- [TASK TO COMPLETE]: Records follow. Pull out every line that contains "empty".

- [RECORDS]:
= = =

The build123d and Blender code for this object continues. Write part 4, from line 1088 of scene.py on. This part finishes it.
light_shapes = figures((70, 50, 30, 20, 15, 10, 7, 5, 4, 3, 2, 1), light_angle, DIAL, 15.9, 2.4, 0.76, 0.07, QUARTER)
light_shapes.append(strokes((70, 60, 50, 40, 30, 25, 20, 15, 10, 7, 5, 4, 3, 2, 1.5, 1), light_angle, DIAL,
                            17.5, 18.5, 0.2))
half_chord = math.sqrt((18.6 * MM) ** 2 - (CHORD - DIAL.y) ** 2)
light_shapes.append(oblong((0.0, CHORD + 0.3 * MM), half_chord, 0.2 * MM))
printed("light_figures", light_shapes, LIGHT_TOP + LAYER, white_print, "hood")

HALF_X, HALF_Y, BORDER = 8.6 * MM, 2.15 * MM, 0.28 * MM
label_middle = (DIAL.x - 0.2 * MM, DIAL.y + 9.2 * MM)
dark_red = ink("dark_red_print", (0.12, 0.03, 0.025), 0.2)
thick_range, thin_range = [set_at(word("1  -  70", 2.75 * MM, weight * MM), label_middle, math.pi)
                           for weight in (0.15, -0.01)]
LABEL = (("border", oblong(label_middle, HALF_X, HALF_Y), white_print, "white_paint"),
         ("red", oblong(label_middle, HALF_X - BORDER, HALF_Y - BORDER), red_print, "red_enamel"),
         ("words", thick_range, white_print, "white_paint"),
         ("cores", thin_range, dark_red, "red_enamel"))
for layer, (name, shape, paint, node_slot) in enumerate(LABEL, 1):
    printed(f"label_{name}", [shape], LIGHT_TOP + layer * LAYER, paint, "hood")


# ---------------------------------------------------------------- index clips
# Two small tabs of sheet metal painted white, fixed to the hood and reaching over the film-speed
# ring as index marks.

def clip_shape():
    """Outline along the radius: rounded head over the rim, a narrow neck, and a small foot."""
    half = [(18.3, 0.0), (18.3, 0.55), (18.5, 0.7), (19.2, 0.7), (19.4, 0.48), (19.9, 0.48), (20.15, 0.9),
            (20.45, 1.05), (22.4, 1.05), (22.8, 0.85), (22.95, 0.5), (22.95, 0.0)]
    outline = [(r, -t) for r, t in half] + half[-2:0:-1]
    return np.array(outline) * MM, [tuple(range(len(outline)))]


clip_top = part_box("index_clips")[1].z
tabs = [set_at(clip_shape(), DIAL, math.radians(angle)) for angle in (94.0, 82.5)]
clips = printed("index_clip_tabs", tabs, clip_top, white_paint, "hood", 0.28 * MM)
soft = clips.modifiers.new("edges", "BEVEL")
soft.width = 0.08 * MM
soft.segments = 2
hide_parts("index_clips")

= = =

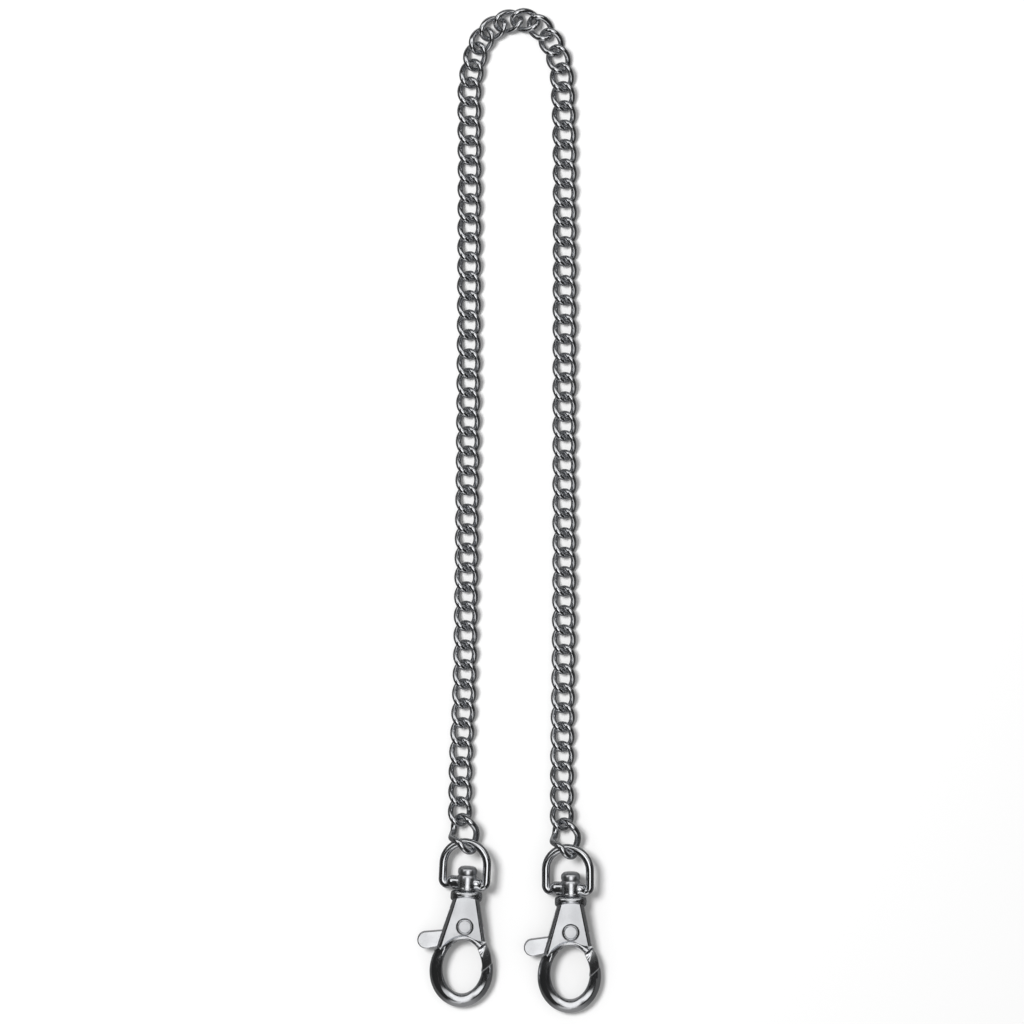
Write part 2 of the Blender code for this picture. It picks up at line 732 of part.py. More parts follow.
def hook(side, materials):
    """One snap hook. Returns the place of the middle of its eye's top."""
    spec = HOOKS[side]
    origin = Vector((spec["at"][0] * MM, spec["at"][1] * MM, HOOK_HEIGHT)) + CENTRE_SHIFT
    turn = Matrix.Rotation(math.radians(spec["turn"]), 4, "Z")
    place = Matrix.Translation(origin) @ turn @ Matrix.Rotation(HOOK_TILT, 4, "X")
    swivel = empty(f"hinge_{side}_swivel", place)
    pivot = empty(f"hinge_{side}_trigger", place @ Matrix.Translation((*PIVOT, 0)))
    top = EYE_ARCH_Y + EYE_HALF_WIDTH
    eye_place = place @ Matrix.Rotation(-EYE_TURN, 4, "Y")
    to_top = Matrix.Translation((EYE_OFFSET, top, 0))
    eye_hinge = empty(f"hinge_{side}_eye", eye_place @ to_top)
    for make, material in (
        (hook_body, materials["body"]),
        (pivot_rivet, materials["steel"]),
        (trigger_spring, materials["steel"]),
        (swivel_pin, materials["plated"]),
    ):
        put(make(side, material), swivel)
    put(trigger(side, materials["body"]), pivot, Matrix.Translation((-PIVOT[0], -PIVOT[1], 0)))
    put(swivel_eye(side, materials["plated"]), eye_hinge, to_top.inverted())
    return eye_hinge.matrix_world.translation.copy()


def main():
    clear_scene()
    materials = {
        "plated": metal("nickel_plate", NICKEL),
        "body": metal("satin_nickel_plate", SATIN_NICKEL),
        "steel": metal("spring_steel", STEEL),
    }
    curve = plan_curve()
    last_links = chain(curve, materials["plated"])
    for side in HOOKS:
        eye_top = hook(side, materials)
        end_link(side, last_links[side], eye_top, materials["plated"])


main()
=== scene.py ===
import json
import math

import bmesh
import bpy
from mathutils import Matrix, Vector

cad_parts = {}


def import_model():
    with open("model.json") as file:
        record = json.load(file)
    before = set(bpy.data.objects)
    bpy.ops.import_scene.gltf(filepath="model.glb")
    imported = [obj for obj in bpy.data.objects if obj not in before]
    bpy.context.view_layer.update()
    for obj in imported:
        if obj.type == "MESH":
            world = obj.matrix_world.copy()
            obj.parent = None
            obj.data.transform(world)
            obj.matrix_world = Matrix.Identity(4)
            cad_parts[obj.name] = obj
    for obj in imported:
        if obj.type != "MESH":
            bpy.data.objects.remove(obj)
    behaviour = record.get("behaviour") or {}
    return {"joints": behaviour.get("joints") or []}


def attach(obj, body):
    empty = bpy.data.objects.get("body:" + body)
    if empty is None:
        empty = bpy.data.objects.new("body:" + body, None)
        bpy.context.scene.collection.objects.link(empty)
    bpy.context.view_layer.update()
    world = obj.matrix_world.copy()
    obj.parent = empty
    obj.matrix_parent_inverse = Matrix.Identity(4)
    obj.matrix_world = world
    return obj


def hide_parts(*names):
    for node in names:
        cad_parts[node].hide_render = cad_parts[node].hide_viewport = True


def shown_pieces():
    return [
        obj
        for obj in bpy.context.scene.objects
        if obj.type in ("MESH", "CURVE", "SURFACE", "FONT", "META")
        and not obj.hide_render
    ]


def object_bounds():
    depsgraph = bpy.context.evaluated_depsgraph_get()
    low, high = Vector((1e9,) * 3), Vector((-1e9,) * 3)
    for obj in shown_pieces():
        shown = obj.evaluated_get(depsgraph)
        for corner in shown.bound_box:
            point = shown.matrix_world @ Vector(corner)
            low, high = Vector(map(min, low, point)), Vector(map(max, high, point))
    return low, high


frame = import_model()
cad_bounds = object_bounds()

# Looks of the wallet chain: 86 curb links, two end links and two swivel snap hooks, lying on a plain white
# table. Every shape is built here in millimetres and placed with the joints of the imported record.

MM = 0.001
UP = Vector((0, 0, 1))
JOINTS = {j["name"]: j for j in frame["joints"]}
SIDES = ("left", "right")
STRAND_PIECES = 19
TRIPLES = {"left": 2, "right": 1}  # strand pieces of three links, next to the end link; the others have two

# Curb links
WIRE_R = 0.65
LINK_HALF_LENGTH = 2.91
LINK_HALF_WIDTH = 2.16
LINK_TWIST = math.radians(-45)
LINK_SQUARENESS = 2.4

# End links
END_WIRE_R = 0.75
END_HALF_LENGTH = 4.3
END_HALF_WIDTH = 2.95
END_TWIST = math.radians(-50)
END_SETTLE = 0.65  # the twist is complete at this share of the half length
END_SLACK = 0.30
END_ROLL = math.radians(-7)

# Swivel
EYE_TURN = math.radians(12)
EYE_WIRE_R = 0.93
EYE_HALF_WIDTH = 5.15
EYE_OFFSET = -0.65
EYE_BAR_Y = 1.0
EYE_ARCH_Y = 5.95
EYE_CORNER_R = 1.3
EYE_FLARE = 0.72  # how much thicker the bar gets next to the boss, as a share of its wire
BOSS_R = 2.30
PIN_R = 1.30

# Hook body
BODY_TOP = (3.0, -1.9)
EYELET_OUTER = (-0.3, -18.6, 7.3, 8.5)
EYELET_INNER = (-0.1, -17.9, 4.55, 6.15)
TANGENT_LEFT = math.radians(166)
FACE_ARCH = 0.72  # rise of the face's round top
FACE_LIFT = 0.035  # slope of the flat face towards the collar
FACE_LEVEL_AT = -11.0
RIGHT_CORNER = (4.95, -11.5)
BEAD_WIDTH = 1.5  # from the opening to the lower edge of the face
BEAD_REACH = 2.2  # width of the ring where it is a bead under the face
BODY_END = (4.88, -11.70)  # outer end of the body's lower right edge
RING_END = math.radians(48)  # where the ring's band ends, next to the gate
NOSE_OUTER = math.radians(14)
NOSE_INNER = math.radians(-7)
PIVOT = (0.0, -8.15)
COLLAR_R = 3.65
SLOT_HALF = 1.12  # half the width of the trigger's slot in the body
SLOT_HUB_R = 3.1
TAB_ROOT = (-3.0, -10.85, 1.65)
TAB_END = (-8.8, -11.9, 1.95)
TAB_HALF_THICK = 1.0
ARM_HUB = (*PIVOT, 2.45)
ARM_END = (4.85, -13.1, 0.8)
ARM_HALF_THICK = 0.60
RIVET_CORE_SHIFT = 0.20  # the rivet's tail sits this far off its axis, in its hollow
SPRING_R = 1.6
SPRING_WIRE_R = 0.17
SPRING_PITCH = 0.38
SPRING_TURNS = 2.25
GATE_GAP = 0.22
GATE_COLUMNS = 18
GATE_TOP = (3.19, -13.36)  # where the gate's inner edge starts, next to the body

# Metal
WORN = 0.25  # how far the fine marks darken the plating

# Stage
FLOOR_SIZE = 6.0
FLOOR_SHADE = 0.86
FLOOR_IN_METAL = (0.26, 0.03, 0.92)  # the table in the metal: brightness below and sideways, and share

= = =

- [SOLVED EXERCISE]:
    swivel = empty(f"hinge_{side}_swivel", place)
    pivot = empty(f"hinge_{side}_trigger", place @ Matrix.Translation((*PIVOT, 0)))
    eye_hinge = empty(f"hinge_{side}_eye", eye_place @ to_top)
    empty = bpy.data.objects.get("body:" + body)
    if empty is None:
        empty = bpy.data.objects.new("body:" + body, None)
        bpy.context.scene.collection.objects.link(empty)
    obj.parent = empty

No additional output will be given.